Strangely, then it was already "THANK YOU, Hollywood Bowl!" time and the requisite screaming for an encore. It seemed really short, and I was not alone in thinking this. A little Asian visitor man in the box next to me said, "This is very good concert. Very variety." in a great summation of the set thus far.
Ben came back, carrying a skateboard, to play an acoustic "Amen, Omen", with such strong, empassioned vocals that people spontaneously broke out in grateful shouts. SOUL. That prettiness was switched up again when the band and Leon Mobley came back to torch up the now Rasta-colored Bowl with "Burn One Down". At this point, the Bowl became a different kind of bowl, as revelers lit up and passed one over to me, my friend, all over the joint. On cue. I made some new friends myself during that one, and it was fun to see Ben and Leon arm in arm, having a blast, as we all were.
The highlight of the evening was also the last song, "Where Could I Go?" where Ben took everyone to CHURCH on this Sunday.

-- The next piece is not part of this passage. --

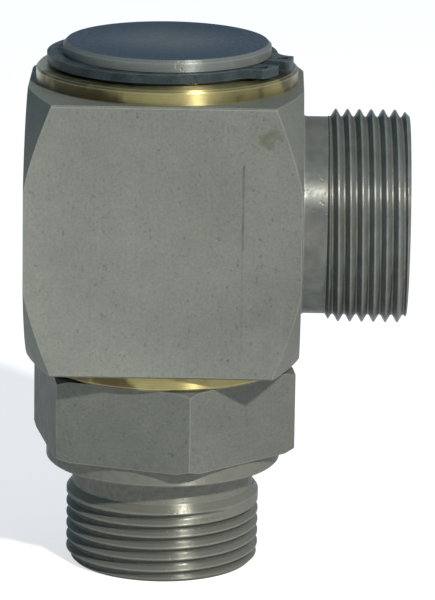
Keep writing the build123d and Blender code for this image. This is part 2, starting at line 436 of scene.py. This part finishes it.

Indeed, random people were yelling, "CHURCH!" all over the place as Ben gave every ounce of himself on this Gospel, witness of a song. He stepped to the front of the stage and made a quieting gesture, and then unleashed the absolute TRUTH of his words, without the aid of any mic, reaching up to the back of the bowl, and beyond to the stars. SO powerful, that when the music came back in, people LOST. THEIR. SHIT.
Leaping to their collective feet, screaming and whistling, this guy certainly knows how to work a crowd. There was then a pause, as Ben looked up and around, in what seemed like both humility and a little self-congratulatory, as the pause was so long that I heard a person on one side say, "This is a really emotional moment!" (thanks for clearing that up) and someone on the other side say, "Cheesy." For myself, I landed on the emotional side - no surprise there.